Nina Uchida
I was thrilled to receive such a generous scholarship that covered virtually all of my tuition, but I was even more grateful that the Clark School provides such generous support to transfer students overall.

UMD degree: B.S. in Chemical Engineering, graduating Spring 2018

Born in Tokyo and raised on the West Coast, chemical engineering student Nina Uchida took an unconventional route to the A. James Clark School of Engineering—but her surprise connection back to its eponym makes her feel as though she's come full circle.

After graduating from the University of Washington with a degree in Japanese, Uchida moved back to her home country, working in the journalism and education industries for nearly a decade. Upon deciding she wasn’t satisfied with the career options that lay ahead, she moved to Maryland—where her mother grew up and still resides—to go back to school.

Uchida chose engineering because she wanted technically challenging coursework that would set her up for employment success. After earning her associate’s degree at Maryland’s Anne Arundel Community College, she decided to enroll at the University of Maryland—a choice only reinforced when she received news that she had been awarded an A. James Clark Opportunity Scholarship for Transfer Students.
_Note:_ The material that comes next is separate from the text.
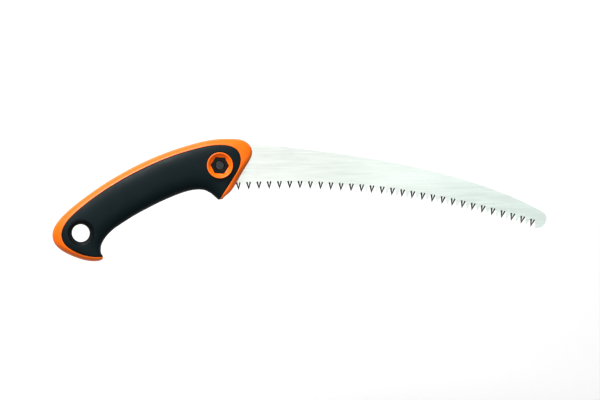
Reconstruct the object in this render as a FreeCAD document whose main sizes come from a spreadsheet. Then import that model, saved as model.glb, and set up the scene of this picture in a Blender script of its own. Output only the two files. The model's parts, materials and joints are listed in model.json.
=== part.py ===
# Fixed-blade pruning saw with a curved blade held in a two-shell handle by one clamp bolt.
# The saw lies flat: X runs along it towards the blade tip, Y towards its back, Z through its thickness.
# The origin is the centre of the hang hole, on the middle plane of the blade. Millimetres.
import FreeCAD, Part
import math
import os

from FreeCAD import Placement, Rotation, Vector

DIMENSIONS = (
    ("blade_thickness", 1.6),
    ("tooth_pitch", 5.5),
    ("tooth_depth", 8.0),
    ("tooth_count", 60),
    ("blade_clearance", 0.1),
    ("slot_width", 10.6),
    ("bolt_x", 148.5),
    ("bolt_y", 72.4),
    ("bolt_diameter", 10.0),
    ("bolt_tip", 9.4),
    ("bolt_tip_bevel", 0.8),
    ("head_flats", 16.0),
    ("head_height", 6.4),
    ("running_gap", 0.05),
    ("hex_turn", -3.0),
    ("nut_flats", 17.0),
    ("nut_height", 6.0),
    ("pocket_gap", 0.1),
    ("bush_diameter", 16.0),
    ("bush_height", 2.0),
    ("washer_diameter", 20.0),
    ("washer_bore", 10.5),
    ("washer_height", 2.0),
    ("lock_diameter", 18.0),
    ("lock_height", 2.2),
    ("lock_split", 1.5),
    ("collar_diameter", 28.0),
    ("collar_top", 13.0),
    ("far_collar_top", 13.6),
    ("dish_diameter", 26.0),
    ("dish_floor_diameter", 19.8),
    ("dish_floor", 9.8),
    ("counterbore_diameter", 22.0),
    ("hang_diameter", 19.0),
    ("hang_mouth_diameter", 25.6),
    ("eyelet_diameter", 27.0),
    ("eyelet_height", 21.6),
    ("eyelet_straight", 12.0),
    ("grip_depth", 3.0),
    ("core_gap", 0.05),
    ("guide_x", 122.0),
    ("guide_diameter", 10.0),
    ("guide_height", 14.0),
    ("pin_diameter", 4.0),
    ("pin_height", 14.0),
    ("screw_diameter", 3.8),
    ("screw_reach", 8.0),
    ("screw_seat", 7.0),
    ("screw_head_diameter", 7.2),
    ("screw_head_height", 2.6),
    ("screw_key_flats", 2.5),
    ("cell_depth", 7.0),
    ("cell_rib", 5.0),
)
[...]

“I am grateful that the Clark School provides such generous support to transfer students,” says Uchida. “We come from different personal and academic backgrounds than typical college students, and opportunities like this really make us feel welcomed and appreciated by the community here.”

Uchida was having lunch with her mother when she found out about her A. James Clark Opportunity Scholarship—and was floored to learn that her grandmother was friends with alumnus and beneficiary A. James Clark and his wife, Alice.

“To find out that my family had a connection back to Mr. Clark himself was a complete surprise! It really made me feel like my journey had led me to the university,” she says.

Now in her senior year at UMD, Uchida says that her scholarship—and others funded by Building Together: An Investment for Maryland—gives students from diverse socioeconomic and academic backgrounds access to an education that may be otherwise out of reach. “Thinking outside the box is an important part of engineering, and I believe that a more diverse pool of qualified engineers will bring greater innovation to the institutions that tackle the world's problems,” she says.